Ski Terrain at Colorado’s Monarch Mountain May Soon Span Both Sides of Continental Divide

Monarch Pass, CO – Ski and snowboard terrain at Monarch Mountain currently occupies the east side of Monarch Pass, which forms a section of the Continental Divide in Colorado. According to a draft Master Development Plan (MDP) just released by the ski area, however, officials want to cross the Divide to expand Monarch Mountain into Gunnison County to the west.

The plan calls for an additional 62 acres of cleared trails and 58 acres of gladed skiing and riding in what’s known as No Name Basin on largely west facing terrain. A fixed grip double chair would provide uphill transport, and a warming hut is proposed for construction at the base of the new lift.

Monarch's draft Master Development Plan
Monarch's draft Master Development Plan

The MDP was prepared by the ski resort planning firm SE Group for the 800-acre ski area, which first opened as a Works Progress Administration (WPA) project in 1939 and sits entirely on National Forest Service land. The proposal would increase Monarch’s skiable acreage to 1,144, with the proposed additional ski terrain in No Name Basin primarily intermediate in pitch.

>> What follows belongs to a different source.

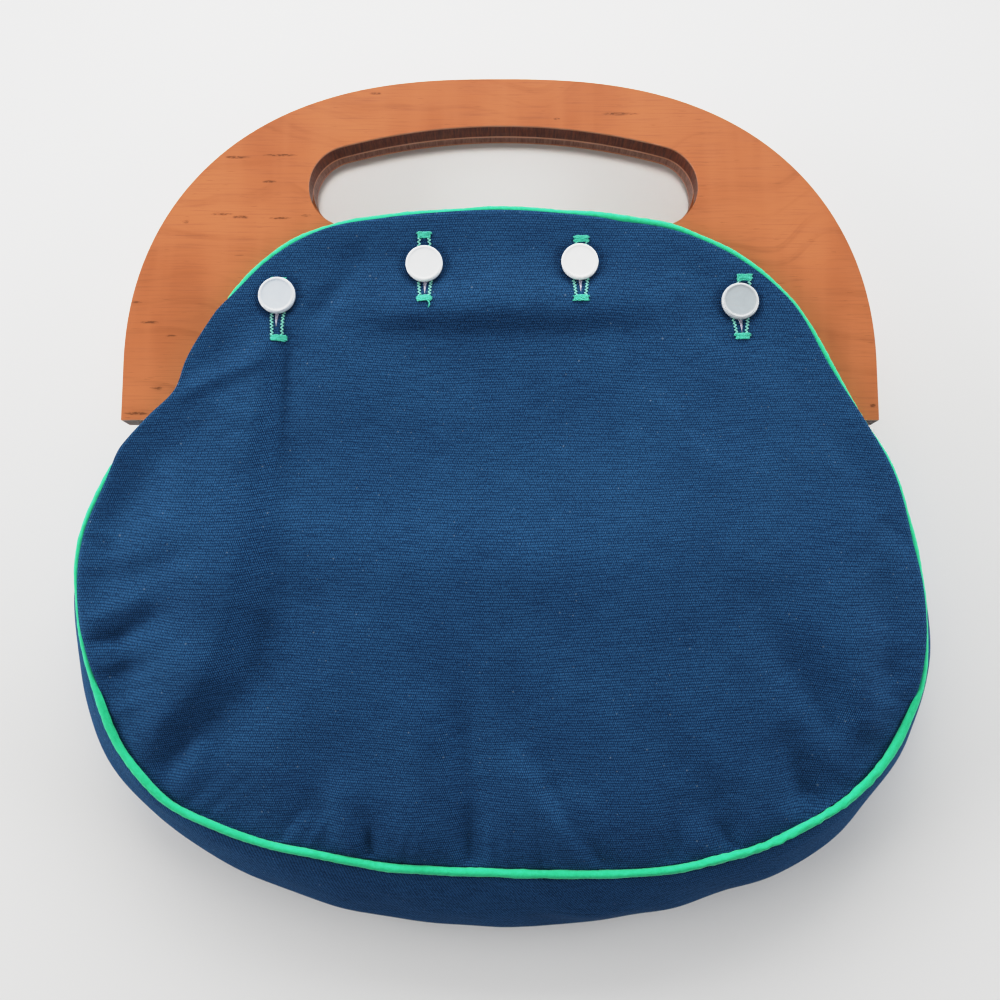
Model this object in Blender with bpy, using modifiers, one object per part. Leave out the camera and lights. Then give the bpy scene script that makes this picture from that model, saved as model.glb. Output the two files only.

In addition to the expansion into No Name Basin the draft MDP references several projects previously approved but not yet implemented by the resort, including an upgrade to the Breezeway lift, a new surface lift located between the Tumbelina and Breezeway lifts, a new trail connecting the Turbo and Sleepy Hollow runs with Mirage, and 36 acres of new ski terrain to be gained primarily by widening existing trails. Some of the latter has already been completed. The U.S. Forest Service has also previously approved a new mountaintop facility at the summit of the Panorama lift, a small mid-mountain lodge and limited snowmaking capacity on 33 acres. Resort officials have dropped plans to implement several other previously approved projects including a surface lift to the Gunbarrel run, a new snowplay area and the expansion and relocation of the mountain’s maintenance building.

Resort officials argue that a 20% increase in skier visits over the past six years — from 140,000 to 170,000 annually — necessitates the expansion. The expansion would increase the resort’s comfortable daily capacity from 2,870 to 3,490 guests.

An open house has been scheduled in Salida, Colo. at the Steamplant from 6 to 8 p.m. on Tuesday, June 1 to solicit public input on the plan. Monarch’s CEO, Rich Moorhead, has said that he hopes for final approval of the MDP by this fall.